The Savoy Ballroom was the end of the line for an ascending network of clubs, church socials, in New York and beyond. George Snowden, Frankie Manning and George Sullivan were all dismissed by prospective partners for having allegedly inadequate dance skills. With an unusually high preponderance of skilled social dancers there was an infinite variety of interpretations. As Frankie Manning put it, "Everyone at the Savoy had their [own] style." And there was no specific "Savoy style" of Lindy Hopping.[1]

A more modern style of dance called "lindy hop" also occurs, characterized by slower music, more improvisation, and "groove" style. This usage evolved in San Francisco and Los Angeles in the late 90s to distinguish it from the "Hollywood" or "LA Style" that was becoming popular. The latter styles were typically done to faster music and with less room for improvisation, limited to what could be fit into existing patterns. The coinage was based on the erroneous idea that black dancers on the East Coast danced in a slow and 'groovy" manner with lots of improvisation not fitting within the typical patterns.
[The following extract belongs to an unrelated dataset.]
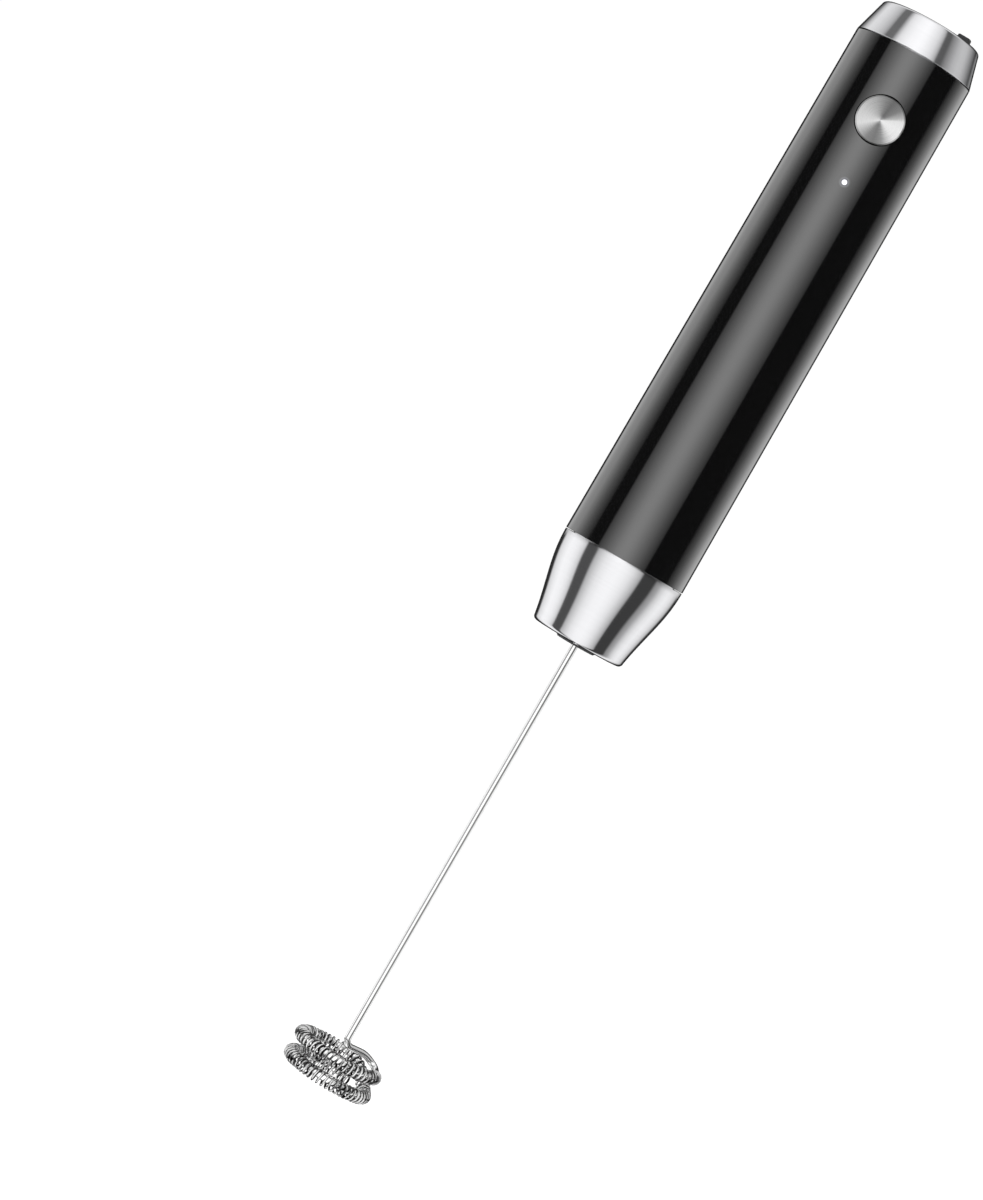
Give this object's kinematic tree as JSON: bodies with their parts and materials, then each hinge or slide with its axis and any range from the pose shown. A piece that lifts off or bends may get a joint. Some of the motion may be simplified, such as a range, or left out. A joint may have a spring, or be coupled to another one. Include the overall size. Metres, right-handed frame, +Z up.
{
  "type": "milk frother",
  "caption": "Slim rechargeable hand-held milk frother: round tapered handle with chromed ends, a front push button and a long wire whisk with a coil-spring ring.",
  "frame": {"origin": "on the handle's axis, level with the lowest point of the whisk ring", "axes": "+Z runs up the handle from the whisk to the cap; the button and its light face -Y; the port cover's lip is on the +X side"},
  "size_m": [0.0276, 0.0276, 0.2517],
  "materials": {
    "gloss_black": "high-gloss moulded black",
    "satin_chrome": "bright chrome plate",
    "spun_metal": "spun concentric brushing",
    "carrier_black": "matt moulded black",
    "cover_rubber": "soft matt black",
    "seal_rubber": "soft matt dark grey",
    "wire_steel": "drawn bright stainless wire",
    "connector_nylon": "fine matt black",
    "socket_acetal": "natural acetal",
    "motor_steel": "zinc plated pressed steel",
    "end_cap_nylon": "natural nylon",
    "bronze": "sintered bronze",
    "brass": "bright stamped brass",
    "ferrite": "sintered dark grey",
    "carbon": "matt carbon",
    "iron": "stacked laminations",
    "copper": "enamelled copper wire",
    "tray_plastic": "matt moulded grey",
    "cell_wrap": "shrink-wrap sleeve over steel",
    "nickel": "nickel strip",
    "board": "green solder mask",
    "component": "matt black mouldings",
    "phosphor": "light source",
    "light_pipe": "clear moulded light pipe",
    "port_steel": "drawn steel shell",
    "screw_steel": "zinc plated",
    "plunger": "grey moulding",
    "lead_red": "soft insulation",
    "lead_black": "soft insulation"
  },
  "bodies": {
    "handle": {"barrel": "gloss_black", "top_cap": "satin_chrome", "nose_cone": "satin_chrome", "splash_seal": "seal_rubber", "chassis_tray": "tray_plastic", "battery_cell": "cell_wrap", "battery_tab_positive": "nickel", "battery_tab_negative": "nickel", "circuit_board": "board", "board_screw_left": "screw_steel", "board_screw_right": "screw_steel", "tact_switch_base": "component", "charge_chip": "component", "led_package": "phosphor", "led_light_pipe": "light_pipe", "usb_port_shell": "port_steel", "usb_port_tongue": "component", "port_cover_anchor": "cover_rubber", "motor_can": "motor_steel", "motor_end_cap": "end_cap_nylon", "front_bush": "bronze", "rear_bush": "bronze", "motor_terminal_left": "brass", "motor_terminal_right": "brass", "motor_cradle": "seal_rubber", "magnet_left": "ferrite", "magnet_right": "ferrite", "brush_front": "carbon", "brush_rear": "carbon", "battery_lead_positive": "lead_red", "battery_lead_negative": "lead_black", "motor_lead_left": "lead_red", "motor_lead_right": "lead_black"},
    "button": {"button_disc": "spun_metal", "button_carrier": "carrier_black"},
    "switch_plunger": {"tact_plunger": "plunger"},
    "rotor": {"motor_shaft": "motor_steel", "armature_core": "iron", "winding_1": "copper", "winding_2": "copper", "winding_3": "copper", "commutator": "copper", "drive_socket": "socket_acetal"},
    "whisk": {"whisk_connector": "connector_nylon", "whisk_shaft": "wire_steel", "whisk_spring": "wire_steel"},
    "port_cover": {"port_cover": "cover_rubber"}
  },
  "joints": [
    {"name": "button_press", "type": "slide", "parent": "handle", "child": "button", "axis": [0, 1, 0], "range_m": [0, 0.0005], "stiffness_N_per_m": 800, "springref_m": -0.0005},
    {"name": "plunger_press", "type": "slide", "parent": "handle", "child": "switch_plunger", "axis": [0, 1, 0], "range_m": [0, 0.0005]},
    {"name": "rotor_spin", "type": "hinge", "parent": "handle", "child": "rotor", "pos_m": [0, 0, 0.1387], "axis": [0, 0, 1], "continuous": true},
    {"name": "whisk_pull", "type": "slide", "parent": "rotor", "child": "whisk", "axis": [0, 0, -1], "range_m": [0, 0.03]},
    {"name": "port_cover_swing", "type": "hinge", "parent": "handle", "child": "port_cover", "pos_m": [-0.0076, -0.0027, 0.25035], "axis": [0, -1, 0], "range_deg": [0, 120]}
  ],
  "couplings": [
    {"joint": "plunger_press", "follows": "button_press", "ratio": 1}
  ]
}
This usage seems to be diminishing in usage and the term is often used today to describe faster lindy hop based on moves from Whitey's Lindy Hoppers and other dancers from the Savoy ballroom. However, as most dancers of this style do not possess the years of ingrained African American movement possessed by these early dancers, it is difficult to replicate, and it might be said that most modern dancers more closely resemble Dean Collins and his west coast contemporaries.

Savoy Ballroom dancers and the history of African American Lindy Hop[edit]
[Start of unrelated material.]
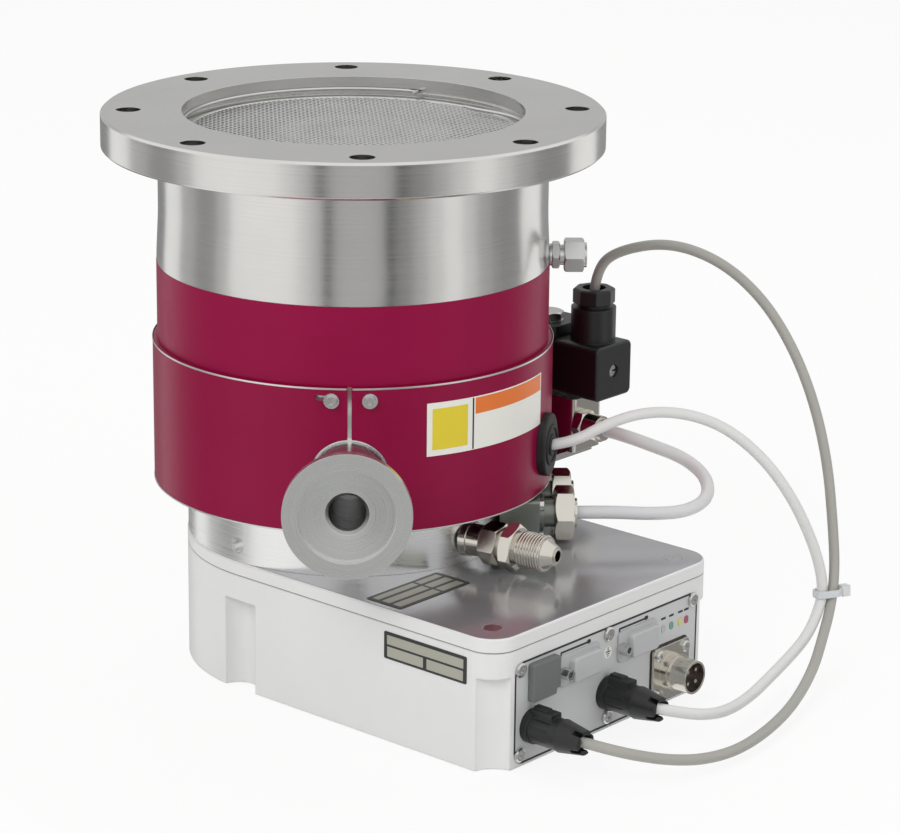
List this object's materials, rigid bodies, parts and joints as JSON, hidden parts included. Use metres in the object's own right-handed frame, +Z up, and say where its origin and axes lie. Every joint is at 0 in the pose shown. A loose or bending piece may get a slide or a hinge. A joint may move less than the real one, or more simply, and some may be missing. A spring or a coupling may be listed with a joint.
{
  "type": "turbomolecular pump",
  "caption": "Magnetic-bearing turbomolecular pump with a bladed rotor, bolted inlet flange, small-flange exhaust, heated jacket, water valve and an electronics base with cables.",
  "frame": {"origin": "on the rotor axis, at the foot of the electronics housing", "axes": "+Z up along the rotor axis towards the inlet; +X towards the connector panel"},
  "size_m": [0.3303, 0.2728, 0.254],
  "materials": {
    "black_plastic": "moulded",
    "black_rubber": "matt",
    "bright_steel": "bright",
    "brown_plastic": "matt",
    "copper_winding": "enamelled",
    "dark_steel": "dark",
    "green_board": "solder mask",
    "grey_cover": "satin",
    "grey_jacket": "satin",
    "grey_panel": "satin",
    "grey_plastic": "matt",
    "light_paint": "satin paint",
    "nickel": "nickel plated",
    "red_film": "gloss film",
    "red_jacket": "gloss paint",
    "rotor_alloy": "milled",
    "screen_steel": "bright",
    "turned_aluminium": "turned",
    "turned_steel": "turned",
    "white_jacket": "satin",
    "white_tube": "satin"
  },
  "bodies": {
    "pump": {"axial_bearing": "dark_steel", "base_housing": "light_paint", "blank_cover": "grey_plastic", "board_standoffs": "bright_steel", "bracket_screws": "bright_steel", "cable_grommet": "black_rubber", "cable_tie": "white_jacket", "coil_nut": "bright_steel", "colour_band": "red_film", "connector_gasket": "black_rubber", "connector_panel": "grey_panel", "connector_screw": "bright_steel", "control_board": "green_board", "cover_screws": "bright_steel", "drive_module": "dark_steel", "exhaust_port": "turned_steel", "front_hose_nut": "nickel", "gland_nut": "black_plastic", "grey_cable": "grey_jacket", "heating_jacket": "red_jacket", "holweck_stator": "rotor_alloy", "inlet_screen": "screen_steel", "jacket_screws": "bright_steel", "lower_housing": "turned_aluminium", "manifold_screws": "bright_steel", "motor_stator": "copper_winding", "panel_screws": "bright_steel", "plate_screws": "bright_steel", "plug_lower": "black_plastic", "plug_upper": "black_plastic", "port_covers": "grey_cover", "power_inlet": "nickel", "power_insulator": "brown_plastic", "power_pins": "nickel", "power_screws": "bright_steel", "pump_casing": "turned_steel", "radial_bearings": "dark_steel", "rear_hose_nut": "nickel", "retaining_ring": "bright_steel", "solenoid_coil": "black_plastic", "spacer_rings": "rotor_alloy", "stator_column": "turned_aluminium", "stator_discs": "rotor_alloy", "top_plate": "light_paint", "touchdown_bearings": "bright_steel", "valve_body": "nickel", "valve_bracket": "bright_steel", "valve_connector": "black_plastic", "valve_fitting": "nickel", "vent_fitting": "bright_steel", "vent_nut": "bright_steel", "water_fitting": "nickel", "water_manifold": "turned_aluminium", "water_tube": "white_tube", "white_cable": "white_jacket"},
    "rotor": {"turbine_rotor": "rotor_alloy", "rotor_shaft": "bright_steel", "rotor_nut": "bright_steel", "rotor_sleeves": "dark_steel"},
    "plunger": {"valve_plunger": "dark_steel"}
  },
  "joints": [
    {"name": "rotor_spin", "type": "hinge", "parent": "pump", "child": "rotor", "pos_m": [0, 0, 0.15], "axis": [0, 0, 1], "continuous": true},
    {"name": "plunger_lift", "type": "slide", "parent": "pump", "child": "plunger", "axis": [0, 0, 1], "range_m": [0, 0.003], "stiffness_N_per_m": 60, "springref_m": -0.004}
  ]
}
Savoy style Lindy Hop was most frequently associated with living dancers from the 1930s such as Frankie Manning, and with the Swedish dance troupe The Rhythm Hot Shots (now replaced by the Harlem Hot Shots).

The term 'Savoy-style Lindy Hop' applies a generic relationship between all African American Lindy Hoppers (and aficionados of their styles) which ignores the variety and diversity of Lindy Hop in the 1930s and 40s. Lindy Hop historians see clear differences between the Lindy Hop of the early years of its development (the late 1920s) and dancers such as "Shorty" George Snowden, dancers of the 1930s (such as Manning), and then between individual dancers during these periods. Lennart Westerlund - a key member of The Rhythm Hot Shots and authoritative Lindy Hop historian - described the differences in styles between Manning and Al Minns, the dancer he worked with in the earliest years of the Lindy Hop revival. Al Minns and Leon James are often considered authoritative figures in the academic discussion of Lindy Hop, in part for their work with Marshall and Jean Stearns (in their book Jazz Dance and documentary films). Lindy Hop historians also draw clear distinctions between the dancing styles of key female dancers such as Norma Miller and Ann Johnson. The most useful point to be made about this variation within a single community of dancers in one historical moment, is that vernacular African American dance, and Lindy Hop in particular, prioritised individual style and creative improvisation and musical interpretation within a particular dance style.

Exploring popular ideas about the common features of Savoy-style Lindy Hop[edit]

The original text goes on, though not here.